What are the alternatives to an appraisal gap clause for San Antonio buyers?
You have several options. First, negotiate a price reduction after a low appraisal instead of covering the gap upfront. Second, request a reconsideration of value from the appraiser by submitting additional comparable sales the original report missed. Third, increase your down payment to offset the lower appraised value without changing the purchase price. Fourth, include an escalation clause with a built-in appraisal contingency so the price adjusts automatically. Each approach preserves cash differently. The right choice depends on your reserves and how competitive the specific listing is.
How much cash should San Antonio buyers set aside for an appraisal gap in 2026?
Most competitive offers in San Antonio carry gap commitments between $5,000 and $20,000, depending on the price range. For homes listed between $250,000 and $350,000, a $10,000 gap clause is common. Above $400,000, sellers often expect $15,000 to $25,000. These funds come from your liquid reserves and sit on top of your down payment and closing costs. A buyer putting 5% down on a $300,000 home needs $15,000 for down payment, roughly $6,000 to $12,000 for closing costs, and the gap amount as a separate cash reserve.

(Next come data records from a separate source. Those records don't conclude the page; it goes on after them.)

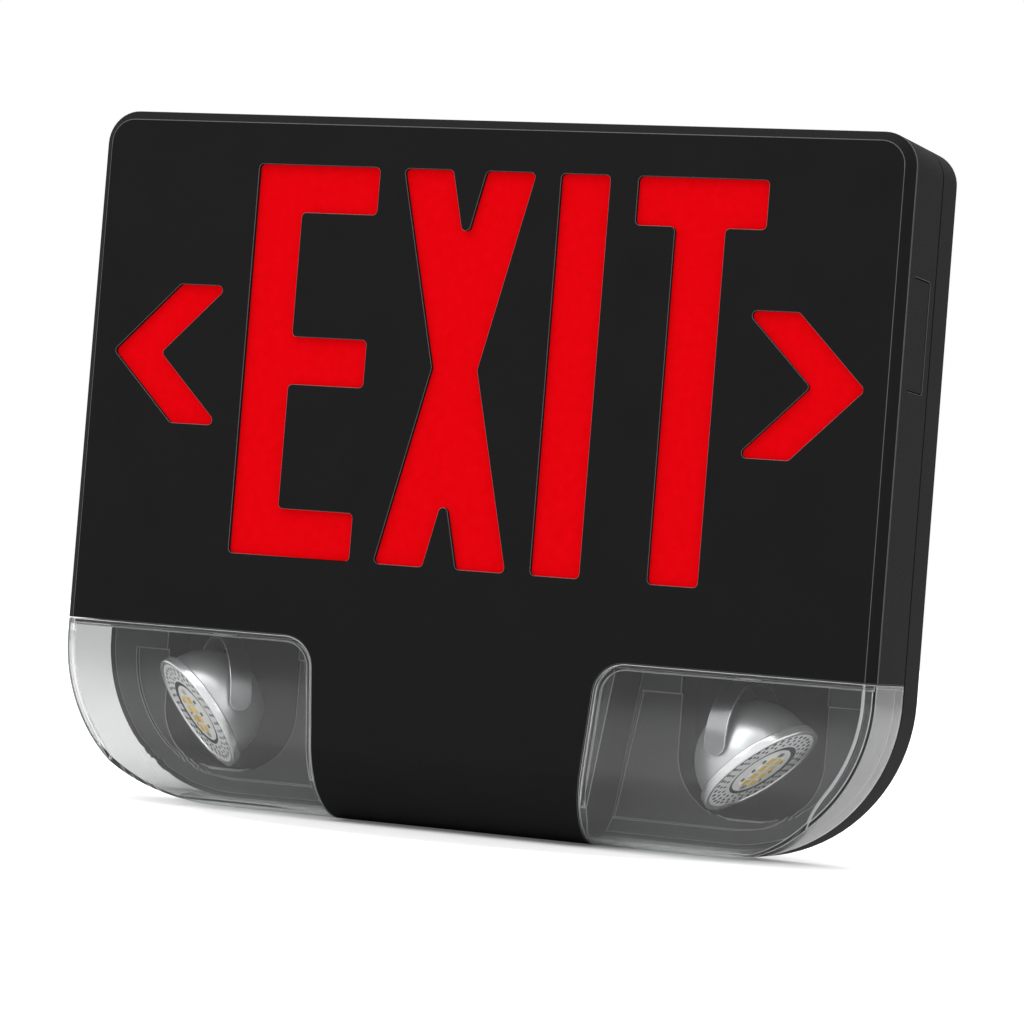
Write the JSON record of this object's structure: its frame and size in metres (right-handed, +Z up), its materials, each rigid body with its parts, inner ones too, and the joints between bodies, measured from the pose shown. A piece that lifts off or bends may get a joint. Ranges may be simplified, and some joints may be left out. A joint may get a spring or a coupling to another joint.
{
  "type": "emergency exit light",
  "caption": "Wall-mounted exit sign with stencilled red legend and arrowheads, and a swivelling lamp head behind a clear lens at each lower corner.",
  "frame": {"origin": "centre of the wire entry on the wall side of the base housing", "axes": "+X to the right as the sign is read, +Y into the wall, +Z up"},
  "size_m": [0.345, 0.06, 0.281],
  "materials": {
    "case_plastic": "fine texture",
    "clear_lens": "clear polished",
    "legend_red": "translucent satin",
    "tray_white": "white reflector",
    "tray_grey": "smooth dark grey",
    "board_white": "white solder mask",
    "board_green": "solder mask",
    "phosphor": "yellow phosphor",
    "red_led": "clear red",
    "bracket_steel": "satin",
    "fastener_steel": "zinc plated",
    "lamp_metal": "satin",
    "ring_metal": "bright turned",
    "core_steel": "laminated",
    "coil_wrap": "yellow tape",
    "relay_case": "moulded",
    "terminal_green": "moulded",
    "battery_wrap": "heat-shrunk sleeve",
    "button_grey": "moulded",
    "status_red": "clear red",
    "switch_black": "moulded"
  },
  "bodies": {
    "case": {"front_cover": "case_plastic", "base_housing": "case_plastic", "side_cover": "case_plastic", "right_lens": "clear_lens", "left_lens": "clear_lens", "legend_panel": "legend_red", "light_tray": "tray_white", "lower_led_strip": "board_white", "upper_led_strip": "board_white", "legend_leds": "red_led", "right_lamp_tray": "tray_grey", "left_lamp_tray": "tray_grey", "left_swivel_washer": "fastener_steel", "right_swivel_washer": "fastener_steel", "charger_board": "board_green", "board_screws": "fastener_steel", "transformer_core": "core_steel", "transformer_coil": "coil_wrap", "relay": "relay_case", "terminal_block": "terminal_green", "test_switch": "switch_black", "status_light": "status_red", "battery_pack": "battery_wrap", "battery_clip": "bracket_steel", "clip_screws": "fastener_steel"},
    "left_bracket": {"left_lamp_bracket": "bracket_steel", "left_swivel_nut": "fastener_steel"},
    "left_lamp": {"left_lamp_shell": "lamp_metal", "left_lamp_ring": "ring_metal", "left_heat_sink": "lamp_metal", "left_led_board": "board_white", "left_led_chips": "phosphor"},
    "right_bracket": {"right_lamp_bracket": "bracket_steel", "right_swivel_nut": "fastener_steel"},
    "right_lamp": {"right_lamp_shell": "lamp_metal", "right_lamp_ring": "ring_metal", "right_heat_sink": "lamp_metal", "right_led_board": "board_white", "right_led_chips": "phosphor"},
    "test_button": {"test_button": "button_grey", "switch_plunger": "button_grey"}
  },
  "joints": [
    {"name": "left_lamp_pan", "type": "hinge", "parent": "case", "child": "left_bracket", "pos_m": [-0.1133, -0.02899, -0.09609], "axis": [0, 0, 1], "range_deg": [-39, 130]},
    {"name": "left_lamp_tilt", "type": "hinge", "parent": "left_bracket", "child": "left_lamp", "pos_m": [-0.1133, -0.02899, -0.09609], "axis": [0.6984, -0.7157, 0], "range_deg": [-31, 48]},
    {"name": "right_lamp_pan", "type": "hinge", "parent": "case", "child": "right_bracket", "pos_m": [0.1133, -0.02899, -0.09609], "axis": [0, 0, 1], "range_deg": [-165, 4]},
    {"name": "right_lamp_tilt", "type": "hinge", "parent": "right_bracket", "child": "right_lamp", "pos_m": [0.1133, -0.02899, -0.09609], "axis": [0.1633, 0.9866, 0], "range_deg": [-43, 36]},
    {"name": "test_button_press", "type": "slide", "parent": "case", "child": "test_button", "axis": [0, 0, 1], "range_m": [0, 0.0012], "stiffness_N_per_m": 400, "springref_m": -0.0015}
  ]
}
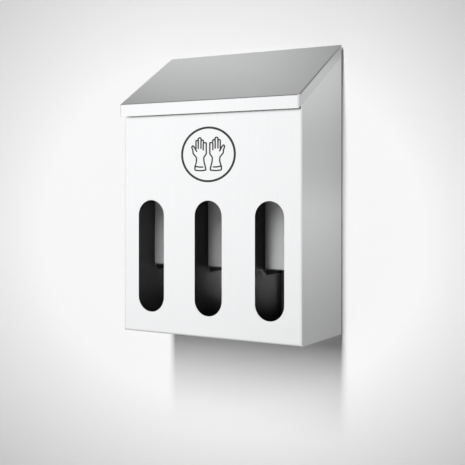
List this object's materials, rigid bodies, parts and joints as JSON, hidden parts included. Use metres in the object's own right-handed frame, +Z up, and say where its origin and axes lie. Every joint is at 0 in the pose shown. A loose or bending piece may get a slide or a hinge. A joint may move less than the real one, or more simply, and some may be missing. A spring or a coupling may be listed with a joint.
{
  "type": "disposable glove dispenser",
  "caption": "Wall-mounted sheet-metal dispenser for loose disposable gloves, with upright finger slots in front and a sloping lid hinged at the back",
  "frame": {"origin": "centre of the four wall screw holes, on the plane of the wall", "axes": "+X to the right of someone who faces the front, +Y out of the back towards the wall, +Z up; the front faces -Y"},
  "size_m": [0.3034, 0.1422, 0.4245],
  "materials": {
    "casing_sheet": "brushed stainless steel sheet, fine grain",
    "back_sheet": "mill-finish stainless steel sheet",
    "inner_sheet": "mill-finish stainless steel sheet",
    "lid_sheet": "brushed stainless steel sheet, grain along the width",
    "hinge_steel": "plain stainless steel",
    "fixing_steel": "bright stainless steel"
  },
  "bodies": {
    "case": {"casing": "casing_sheet", "back_panel": "back_sheet", "divider_left": "inner_sheet", "divider_right": "inner_sheet", "guide_left": "inner_sheet", "guide_middle": "inner_sheet", "guide_right": "inner_sheet", "hinge_leaf_back": "hinge_steel", "hinge_pin": "hinge_steel", "back_studs": "fixing_steel", "back_nuts": "fixing_steel"},
    "lid": {"lid": "lid_sheet", "hinge_leaf_lid": "hinge_steel", "lid_studs": "fixing_steel", "lid_nuts": "fixing_steel"}
  },
  "joints": [
    {"name": "lid_hinge", "type": "hinge", "parent": "case", "child": "lid", "pos_m": [0, -0.00375, 0.19876], "axis": [-1, 0, 0], "range_deg": [0, 120]}
  ]
}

Can you use an appraisal gap clause with a VA loan in San Antonio?
Yes, but the mechanics differ from conventional loans. VA appraisals follow specific guidelines, and if the home appraises below the contract price, the VA will not guarantee the loan above appraised value. The buyer must cover the gap with cash out of pocket. VA buyers cannot roll the gap amount into the loan. This means a Veteran using a VA loan with zero down payment needs the full gap commitment in liquid savings. Some sellers in San Antonio hesitate on VA offers for this reason, so proof of cash reserves strengthens your position significantly.
What happens if the appraisal shortfall exceeds your gap clause limit?
If you capped your gap clause at $10,000 and the appraisal comes in $18,000 below contract price, you have three paths. You can pay the additional $8,000 out of pocket beyond your cap. You can ask the seller to reduce the price by $8,000 to meet your limit. Or you can walk away using your appraisal contingency, assuming you included one. Without a contingency, you risk losing your earnest money. Always pair a capped gap clause with an appraisal contingency so you retain an exit if the shortfall exceeds what you can cover.